EXERCISE REQUIREMENTS :: Look through the data below and return each line where "that" appears.

DATASET EXTRACT ::
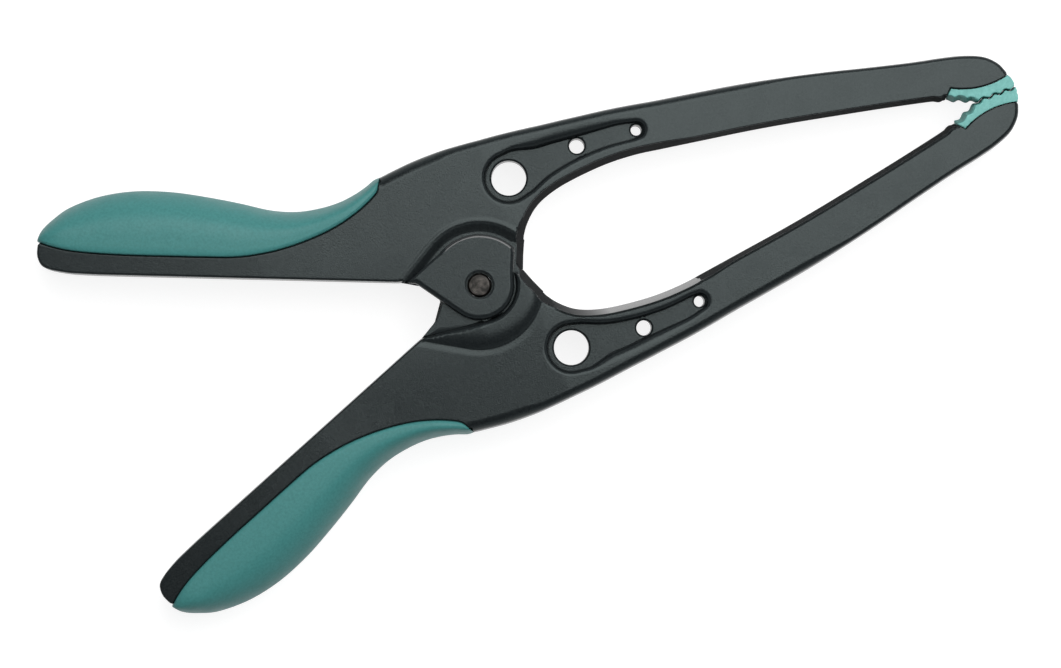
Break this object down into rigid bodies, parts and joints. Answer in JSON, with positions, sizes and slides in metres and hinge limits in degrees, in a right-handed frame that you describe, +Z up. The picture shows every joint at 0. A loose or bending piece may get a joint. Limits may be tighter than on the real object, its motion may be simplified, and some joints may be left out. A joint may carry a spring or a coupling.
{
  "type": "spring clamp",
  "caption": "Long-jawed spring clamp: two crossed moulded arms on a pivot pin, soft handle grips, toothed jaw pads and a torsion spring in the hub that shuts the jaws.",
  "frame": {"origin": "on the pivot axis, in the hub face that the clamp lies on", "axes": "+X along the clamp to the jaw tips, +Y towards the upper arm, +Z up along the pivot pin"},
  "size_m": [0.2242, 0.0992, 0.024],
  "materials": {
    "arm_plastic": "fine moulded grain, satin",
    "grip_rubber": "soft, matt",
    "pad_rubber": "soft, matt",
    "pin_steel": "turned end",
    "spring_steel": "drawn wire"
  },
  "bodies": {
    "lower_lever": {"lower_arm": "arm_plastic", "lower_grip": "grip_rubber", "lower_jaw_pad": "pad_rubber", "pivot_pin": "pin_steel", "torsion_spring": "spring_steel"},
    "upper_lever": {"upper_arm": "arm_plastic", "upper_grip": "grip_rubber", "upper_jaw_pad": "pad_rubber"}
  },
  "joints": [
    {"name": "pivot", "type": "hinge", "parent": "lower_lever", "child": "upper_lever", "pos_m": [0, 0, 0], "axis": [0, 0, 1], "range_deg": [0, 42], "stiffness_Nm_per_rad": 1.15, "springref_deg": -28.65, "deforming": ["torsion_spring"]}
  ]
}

EXERCISE ANSWER ::
Break this object down into rigid bodies, parts and joints. Answer in JSON, with positions, sizes and slides in metres and hinge limits in degrees, in a right-handed frame that you describe, +Z up. The picture shows every joint at 0. A loose or bending piece may get a joint. Limits may be tighter than on the real object, its motion may be simplified, and some joints may be left out. A joint may carry a spring or a coupling.
  "caption": "Long-jawed spring clamp: two crossed moulded arms on a pivot pin, soft handle grips, toothed jaw pads and a torsion spring in the hub that shuts the jaws.",
  "frame": {"origin": "on the pivot axis, in the hub face that the clamp lies on", "axes": "+X along the clamp to the jaw tips, +Y towards the upper arm, +Z up along the pivot pin"},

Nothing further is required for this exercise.